What needs to be done:
Return the line containing "CREST_ROOT_X, CREST_SEAT_X, FORELOCK_ROOT_X", the line containing "if empty is", and every line between them, exactly as they stand. Output nothing else.

————

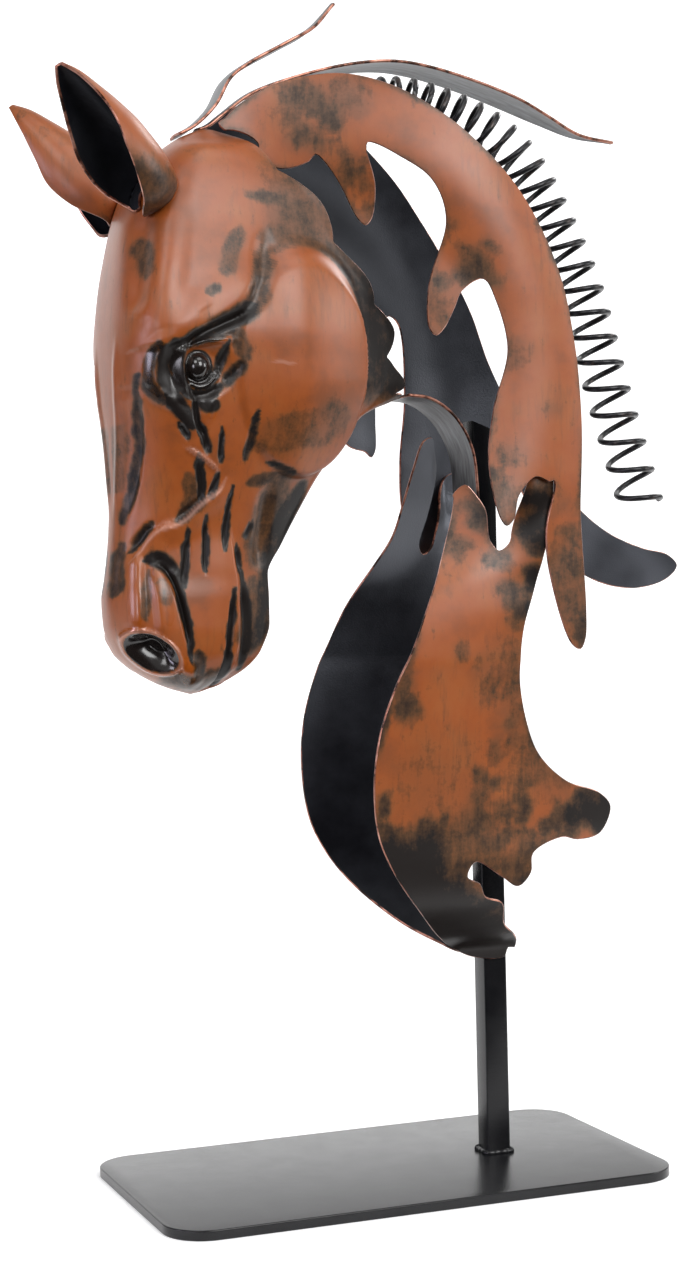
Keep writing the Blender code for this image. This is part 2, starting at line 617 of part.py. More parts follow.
throat_line = [(14.6, 313.2), (24, 312), (33, 306.5), (39, 299), (42.8, 290), (44.3, 276),
               (44.6, 262)]
CREST_ROOT_X, CREST_SEAT_X, FORELOCK_ROOT_X = -68, -69.3, -76.5
CREST_LIFT, FORELOCK_LIFT = 0.5, 0.4
crest_line = [(CREST_ROOT_X, head_top(CREST_SEAT_X) + CREST_LIFT), (-64, 417.6), (-58.5, 421.8),
              (-46, 431), (-22, 440), (-2, 444.6), (14, 446), (28, 444.6), (48, 440), (67, 434),
              (83, 427.5), (97, 422), (114, 419.6)]
forelock_line = [(FORELOCK_ROOT_X, head_top(FORELOCK_ROOT_X) + FORELOCK_LIFT), (-70.5, 416.8),
                 (-62, 425), (-55.5, 436), (-47, 442.5), (-31, 451.5), (-20, 458), (-9.9, 468.5)]
add_node("throat_strip", *thicken(*band(throat_line, lambda run: THROAT_HALF_WIDTH, 1), STRIP_SHEET),
         GREY_BROWN)
add_node("crest_strip", *thicken(*band(crest_line, leaf(0.4, CREST_HALF_WIDTH, 0.15), 1), STRIP_SHEET),
         GREY_BROWN)
add_node("forelock_strip",
         *thicken(*band(forelock_line, leaf(0.9, FORELOCK_HALF_WIDTH, 0.3), 1), STRIP_SHEET),
         GREY_BROWN)
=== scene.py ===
# %% [markdown]
# # A horse's head in bent sheet metal
#
# The real object is a table sculpture. A horse's head is pressed from one sheet, its neck is two
# cut sheets with hanging locks, its chest is two more, and a stretched coil spring makes the mane.
# A square post on a flat base plate carries it all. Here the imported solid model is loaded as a
# frame, and each piece is built again beside it with its fine shape and its finish.

# %% Load the solid model
import math

import bmesh
import bpy
import numpy as np
from mathutils import Matrix, Vector, noise
from mathutils.bvhtree import BVHTree
from mathutils.geometry import delaunay_2d_cdt


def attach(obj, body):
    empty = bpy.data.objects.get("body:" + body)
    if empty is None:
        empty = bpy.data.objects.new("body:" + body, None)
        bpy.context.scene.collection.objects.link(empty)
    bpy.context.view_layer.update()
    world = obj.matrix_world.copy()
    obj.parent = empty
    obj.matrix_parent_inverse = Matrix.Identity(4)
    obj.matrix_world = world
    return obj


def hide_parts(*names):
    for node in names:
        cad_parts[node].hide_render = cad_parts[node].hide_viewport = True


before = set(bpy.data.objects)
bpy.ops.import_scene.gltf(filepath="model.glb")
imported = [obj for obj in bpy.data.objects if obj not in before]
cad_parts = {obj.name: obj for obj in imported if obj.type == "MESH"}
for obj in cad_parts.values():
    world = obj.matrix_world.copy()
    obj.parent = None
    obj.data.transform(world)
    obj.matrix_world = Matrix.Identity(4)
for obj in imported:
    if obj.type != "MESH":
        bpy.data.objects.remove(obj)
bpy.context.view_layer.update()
MM = 0.001
SHEET = 1.2 * MM
print("solid nodes:", sorted(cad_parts))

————

Reply to the task:
CREST_ROOT_X, CREST_SEAT_X, FORELOCK_ROOT_X = -68, -69.3, -76.5
CREST_LIFT, FORELOCK_LIFT = 0.5, 0.4
crest_line = [(CREST_ROOT_X, head_top(CREST_SEAT_X) + CREST_LIFT), (-64, 417.6), (-58.5, 421.8),
              (-46, 431), (-22, 440), (-2, 444.6), (14, 446), (28, 444.6), (48, 440), (67, 434),
              (83, 427.5), (97, 422), (114, 419.6)]
forelock_line = [(FORELOCK_ROOT_X, head_top(FORELOCK_ROOT_X) + FORELOCK_LIFT), (-70.5, 416.8),
                 (-62, 425), (-55.5, 436), (-47, 442.5), (-31, 451.5), (-20, 458), (-9.9, 468.5)]
add_node("throat_strip", *thicken(*band(throat_line, lambda run: THROAT_HALF_WIDTH, 1), STRIP_SHEET),
         GREY_BROWN)
add_node("crest_strip", *thicken(*band(crest_line, leaf(0.4, CREST_HALF_WIDTH, 0.15), 1), STRIP_SHEET),
         GREY_BROWN)
add_node("forelock_strip",
         *thicken(*band(forelock_line, leaf(0.9, FORELOCK_HALF_WIDTH, 0.3), 1), STRIP_SHEET),
         GREY_BROWN)
=== scene.py ===
# %% [markdown]
# # A horse's head in bent sheet metal
#
# The real object is a table sculpture. A horse's head is pressed from one sheet, its neck is two
# cut sheets with hanging locks, its chest is two more, and a stretched coil spring makes the mane.
# A square post on a flat base plate carries it all. Here the imported solid model is loaded as a
# frame, and each piece is built again beside it with its fine shape and its finish.

# %% Load the solid model
import math

import bmesh
import bpy
import numpy as np
from mathutils import Matrix, Vector, noise
from mathutils.bvhtree import BVHTree
from mathutils.geometry import delaunay_2d_cdt


def attach(obj, body):
    empty = bpy.data.objects.get("body:" + body)
    if empty is None:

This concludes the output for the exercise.